Depending on recruiting numbers and which branch, the general consesus is no "extremist, indecent, sexist or racist" tattoos are allowed and they can not be seen above the collar or below the wrist when in the uniform.
Where is the ASVAB test taken, are there study books and when do I take it?
When the recruiter has determined that you are qualified, he/she will set up a time for you to take the ASVAB at the closest Military Entrance Processing Station (MEPS) or an affiliated Military Entrance Test (MET) site. It is also offered to high school and post-secondary students as part of the ASVAB Career Exploration Program.
You can get your ASVAB Secrets Study Guide, to include practice questions, by visiting the ASVAB Secrets Study Guide, click on Study Guides, click on A-B and then scroll down to the Armed Services Vocational Aptitude Battery (ASVAB) link.
Does the military still offer the "Buddy System" for two people interested in enrolling together and what are the guidelines?
Yes. The buddy system has long been recognized as a valuable program for helping young men and women transition into military service from civilian life. You will have to pass the ASVAB, physical, and be otherwise qualified. Contact your local recruiter for confirmation.
What is the difference between the Army / Air National Guard and the Army Reserves?

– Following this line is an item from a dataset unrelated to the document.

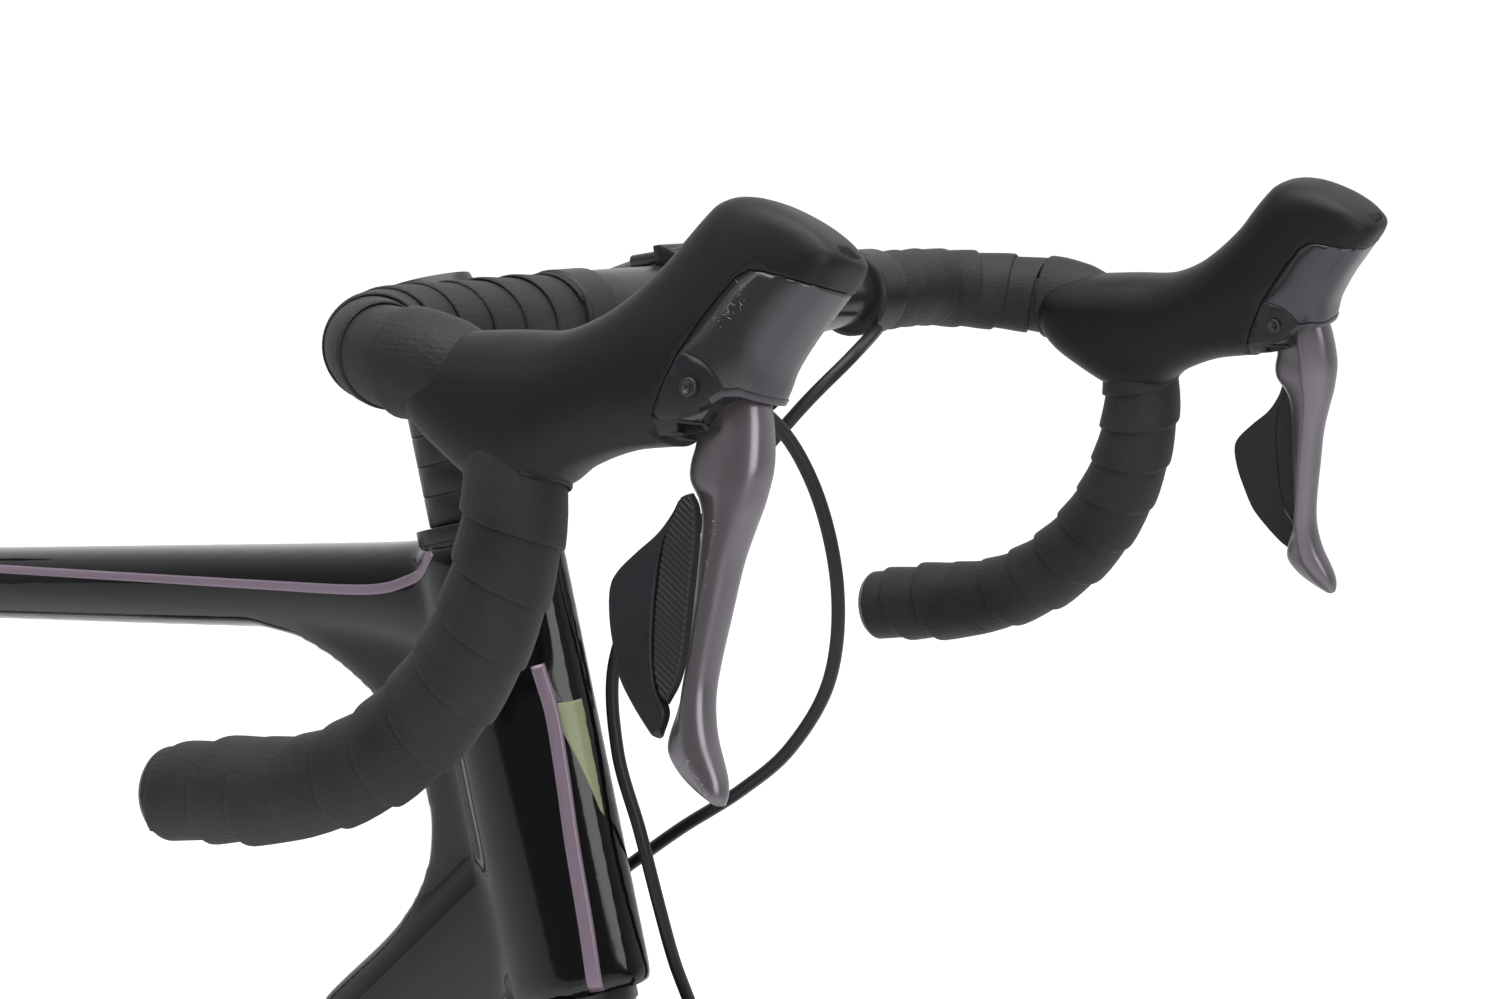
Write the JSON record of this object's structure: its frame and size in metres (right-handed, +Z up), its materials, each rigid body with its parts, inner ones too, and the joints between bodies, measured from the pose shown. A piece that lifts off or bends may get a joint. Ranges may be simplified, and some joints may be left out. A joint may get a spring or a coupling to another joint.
{
  "type": "road bicycle",
  "caption": "Disc-brake road bicycle with a deep black moulded frame, drop bar, tall rubber hoods, brake levers with shift paddles and wire-free derailleurs.",
  "frame": {"origin": "on the ground, half way between the wheel axles, on the mid-plane", "axes": "+X forward, +Y to the rider's left, +Z up"},
  "size_m": [1.6739, 0.4642, 1.0036],
  "materials": {
    "carbon_frame": "deep gloss black lacquer over carbon",
    "carbon_parts": "satin black carbon",
    "black_alloy": "black anodised",
    "steel": "bright steel",
    "black_steel": "black oxide",
    "silver_alloy": "silver",
    "hood_rubber": "matte moulded rubber",
    "bar_tape": "matte embossed synthetic tape",
    "lever_gloss": "gloss anthracite with a purple cast",
    "black_plastic": "matte moulded plastic",
    "tyre": "black tread",
    "saddle_cover": "matte synthetic leather",
    "pad_compound": "sintered pad on a steel plate"
  },
  "bodies": {
    "frame": {"head_tube": "carbon_frame", "top_tube": "carbon_frame", "down_tube": "carbon_frame", "seat_tube": "carbon_frame", "chainstays": "carbon_frame", "seatstays": "carbon_frame", "bearing_cups": "black_alloy", "bottle_bosses": "silver_alloy", "seatpost": "carbon_parts", "seat_clamp": "black_alloy", "saddle_base": "black_plastic", "saddle_pad": "saddle_cover", "rear_thru_axle": "black_alloy", "rear_caliper": "black_alloy", "front_derailleur": "black_alloy", "chain": "steel", "rear_hose": "hood_rubber", "rear_derailleur_base": "black_alloy"},
    "steering": {"fork": "carbon_frame", "front_thru_axle": "black_alloy", "front_caliper": "black_alloy", "front_hose": "hood_rubber", "spacers": "black_alloy", "stem": "black_alloy", "faceplate": "black_alloy", "stem_bolts": "black_steel", "handlebar": "black_alloy", "bar_tape": "bar_tape", "bar_plugs": "black_plastic", "lever_bodies": "lever_gloss", "hoods": "hood_rubber", "pivot_pins": "black_steel"},
    "front_wheel": {"front_tyre": "tyre", "front_rim": "carbon_parts", "front_hub": "black_alloy"},
    "rear_wheel": {"rear_tyre": "tyre", "rear_rim": "carbon_parts", "rear_hub": "black_alloy"},
    "cassette_body": {"cassette": "steel"},
    "crankset": {"crank_right": "carbon_parts", "crank_left": "carbon_parts", "chainrings": "black_alloy"},
    "right_pedal": {"pedal_right": "black_alloy"},
    "left_pedal": {"pedal_left": "black_alloy"},
    "lever_right": {"brake_lever_right": "lever_gloss"},
    "lever_left": {"brake_lever_left": "lever_gloss"},
    "paddle_right": {"shift_paddle_right": "black_plastic"},
    "paddle_left": {"shift_paddle_left": "black_plastic"},
    "button_right": {"shift_button_right": "black_plastic"},
    "button_left": {"shift_button_left": "black_plastic"},
    "front_pad_in": {"front_pad_inner": "pad_compound"},
    "front_pad_out": {"front_pad_outer": "pad_compound"},
    "rear_pad_in": {"rear_pad_inner": "pad_compound"},
    "rear_pad_out": {"rear_pad_outer": "pad_compound"},
    "front_mech": {"front_derailleur_cage": "steel"},
    "rear_mech_link": {"rear_derailleur_link": "black_alloy"},
    "rear_mech_knuckle": {"rear_derailleur_knuckle": "black_alloy"},
    "rear_mech_cage": {"rear_derailleur_cage": "black_alloy"},
    "upper_pulley": {"guide_pulley": "black_plastic"},
    "lower_pulley": {"tension_pulley": "black_plastic"}
  },
  "joints": [
    {"name": "steering_turn", "type": "hinge", "parent": "frame", "child": "steering", "pos_m": [0.34759, 0, 0.67705], "axis": [-0.2924, 0, 0.9563], "range_deg": [-65, 65], "deforming": ["rear_hose"]},
    {"name": "front_wheel_spin", "type": "hinge", "parent": "steering", "child": "front_wheel", "pos_m": [0.498, 0, 0.339], "axis": [0, 1, 0], "continuous": true},
    {"name": "rear_wheel_spin", "type": "hinge", "parent": "frame", "child": "rear_wheel", "pos_m": [-0.498, 0, 0.339], "axis": [0, 1, 0], "continuous": true},
    {"name": "crank_spin", "type": "hinge", "parent": "frame", "child": "crankset", "pos_m": [-0.09402, 0, 0.269], "axis": [0, 1, 0], "continuous": true},
    {"name": "cassette_spin", "type": "hinge", "parent": "frame", "child": "cassette_body", "pos_m": [-0.498, 0, 0.339], "axis": [0, 1, 0], "continuous": true},
    {"name": "pedal_right_spin", "type": "hinge", "parent": "crankset", "child": "right_pedal", "pos_m": [0.07848, -0.102, 0.269], "axis": [0, 1, 0], "continuous": true},
    {"name": "pedal_left_spin", "type": "hinge", "parent": "crankset", "child": "left_pedal", "pos_m": [-0.26652, 0.102, 0.269], "axis": [0, 1, 0], "continuous": true},
    {"name": "brake_right_pull", "type": "hinge", "parent": "steering", "child": "lever_right", "pos_m": [0.53543, -0.19931, 0.95311], "axis": [0, 0.9848, -0.1736], "range_deg": [0, 17], "stiffness_Nm_per_rad": 1},
    {"name": "paddle_right_press", "type": "hinge", "parent": "lever_right", "child": "paddle_right", "pos_m": [0.53243, -0.21337, 0.8906], "axis": [0, -0.1736, -0.9848], "range_deg": [0, 6], "stiffness_Nm_per_rad": 0.05},
    {"name": "button_right_press", "type": "hinge", "parent": "lever_right", "child": "button_right", "pos_m": [0.53243, -0.21337, 0.8906], "axis": [0, -0.1736, -0.9848], "range_deg": [0, 5], "stiffness_Nm_per_rad": 0.04},
    {"name": "brake_left_pull", "type": "hinge", "parent": "steering", "child": "lever_left", "pos_m": [0.53543, 0.19931, 0.95311], "axis": [0, 0.9848, 0.1736], "range_deg": [0, 17], "stiffness_Nm_per_rad": 1},
    {"name": "paddle_left_press", "type": "hinge", "parent": "lever_left", "child": "paddle_left", "pos_m": [0.53243, 0.21337, 0.8906], "axis": [0, -0.1736, 0.9848], "range_deg": [0, 6], "stiffness_Nm_per_rad": 0.05},
    {"name": "button_left_press", "type": "hinge", "parent": "lever_left", "child": "button_left", "pos_m": [0.53243, 0.21337, 0.8906], "axis": [0, -0.1736, 0.9848], "range_deg": [0, 5], "stiffness_Nm_per_rad": 0.04},
    {"name": "front_pad_in_slide", "type": "slide", "parent": "steering", "child": "front_pad_in", "axis": [0, 1, 0], "range_m": [0, 0.0003]},
    {"name": "front_pad_out_slide", "type": "slide", "parent": "steering", "child": "front_pad_out", "axis": [0, -1, 0], "range_m": [0, 0.0003]},
    {"name": "rear_pad_in_slide", "type": "slide", "parent": "frame", "child": "rear_pad_in", "axis": [0, 1, 0], "range_m": [0, 0.0003]},
    {"name": "rear_pad_out_slide", "type": "slide", "parent": "frame", "child": "rear_pad_out", "axis": [0, -1, 0], "range_m": [0, 0.0003]},
    {"name": "front_shift", "type": "slide", "parent": "frame", "child": "front_mech", "axis": [0, 1, 0], "range_m": [0, 0.0075], "deforming": ["chain"]},
    {"name": "rear_shift", "type": "hinge", "parent": "frame", "child": "rear_mech_link", "pos_m": [-0.498, -0.086, 0.297], "axis": [1, 0, 0], "range_deg": [-28, 28], "deforming": ["chain"]},
    {"name": "rear_shift_knuckle", "type": "hinge", "parent": "rear_mech_link", "child": "rear_mech_knuckle", "pos_m": [-0.492, -0.086, 0.259], "axis": [1, 0, 0], "range_deg": [-28, 28], "deforming": ["chain"]},
    {"name": "chain_tension", "type": "hinge", "parent": "rear_mech_knuckle", "child": "rear_mech_cage", "pos_m": [-0.492, -0.06, 0.243], "axis": [0, 1, 0], "range_deg": [-15, 25], "stiffness_Nm_per_rad": 1.2, "deforming": ["chain"]},
    {"name": "upper_pulley_spin", "type": "hinge", "parent": "rear_mech_cage", "child": "upper_pulley", "pos_m": [-0.486, 0, 0.247], "axis": [0, 1, 0], "continuous": true},
    {"name": "lower_pulley_spin", "type": "hinge", "parent": "rear_mech_cage", "child": "lower_pulley", "pos_m": [-0.452, 0, 0.203], "axis": [0, 1, 0], "continuous": true}
  ],
  "couplings": [
    {"joint": "cassette_spin", "follows": "crank_spin", "ratio": 2.9412},
    {"joint": "upper_pulley_spin", "follows": "crank_spin", "ratio": -4.5455},
    {"joint": "lower_pulley_spin", "follows": "crank_spin", "ratio": 4.5455},
    {"joint": "rear_shift_knuckle", "follows": "rear_shift", "ratio": -1},
    {"joint": "front_pad_in_slide", "follows": "brake_left_pull", "m_per_rad": 0.001},
    {"joint": "front_pad_out_slide", "follows": "brake_left_pull", "m_per_rad": 0.001},
    {"joint": "rear_pad_in_slide", "follows": "brake_right_pull", "m_per_rad": 0.001},
    {"joint": "rear_pad_out_slide", "follows": "brake_right_pull", "m_per_rad": 0.001}
  ]
}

The Army Reserve is part of the Regular Army, just on stand by. The National Guard evolved out of state militias is mostly under state authority though is answerable to the president and congress. The Army Reserve consists of people that have normal lives, except that every two months they train with their local army base. They also may go to war if needed. They’re in the Army, just not full time.
The National Guard may be called up for active duty by the state governors or territorial commanding generals to help respond to domestic emergencies and disasters, such as those caused by hurricanes, floods, and earthquakes.